I think you are correct. It looks like there is an error on the device.py, let me check it twice and add some tests to verify it in the longterm

Thank you for submitting this issue

ralequi commented 2 years ago

Hi @tirolerstefan ,

I've pushed a fix just right now to the master branch. Please, check it and confirm everything works.

Feel free to open this issue again if something is still broken or open a new issue if you find something else. Thanks for taking your time reporting this issue.

tirolerstefan commented 2 years ago

Thank you very much for this fast fix!

>>> from pySMART import Device

>>> dev = Device("/dev/sda")

>>> dev.test_capabilities
{'offline': True, 'short': True, 'long': True, 'conveyance': False, 'selective': False}

>>> dev.run_selftest("short")
(0, 'Self-test started successfully', 'Tue Oct 18 11:32:59 2022')
tirolerstefan commented 2 years ago

@ralequi - do you think it would be possible to tag this commit with a tag like 1.1.1?

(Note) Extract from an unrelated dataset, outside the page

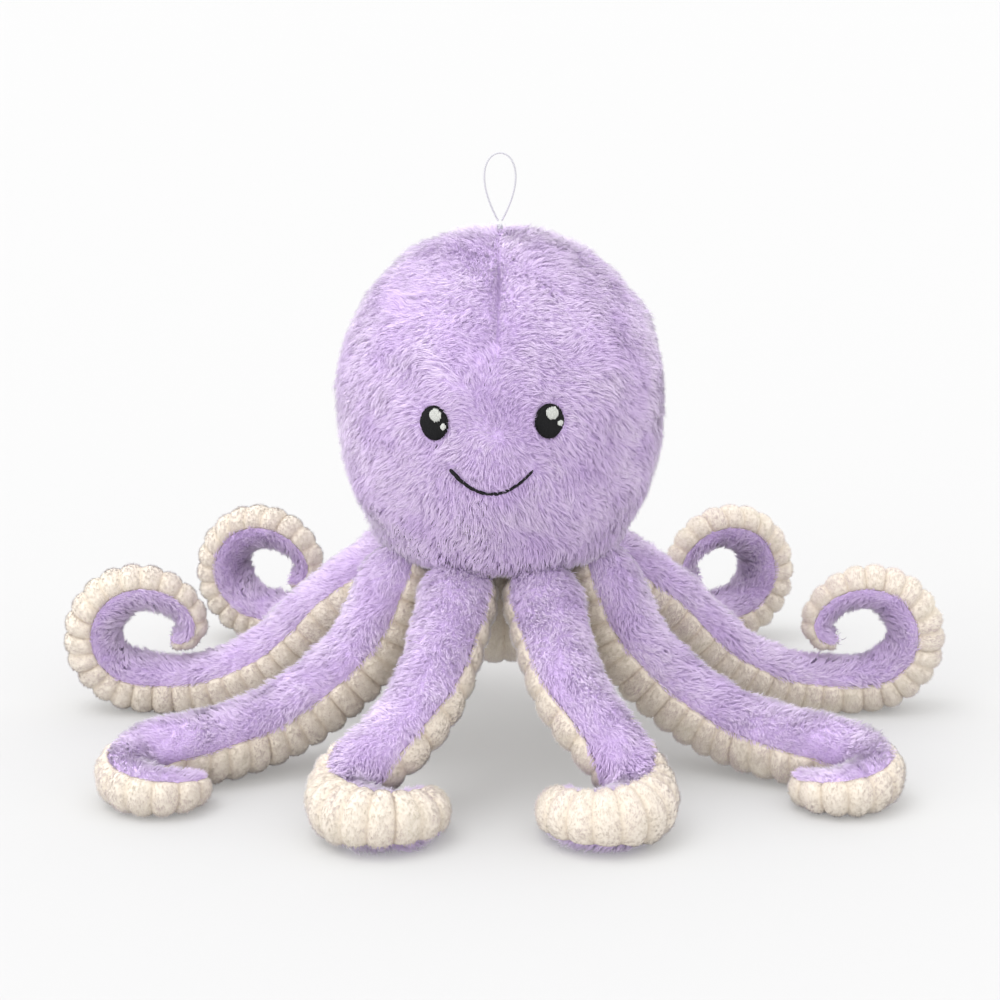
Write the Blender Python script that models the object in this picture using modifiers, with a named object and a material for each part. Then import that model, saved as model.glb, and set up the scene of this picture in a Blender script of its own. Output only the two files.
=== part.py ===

ralequi commented 2 years ago

It is expected to release a version 1.2.0 when python 3.11 finally releases... But I agree this is a bug that may be released sooner. Let me check if I can cherrypick it

ralequi commented 2 years ago

It's harder than I imagined and I don't want to mess up the history...

Python 3.11 would be released on October 24, so I think we can wait for it

tirolerstefan commented 2 years ago

Ok, no problem, I will just use a copy of the master, meanwhile. Thanks!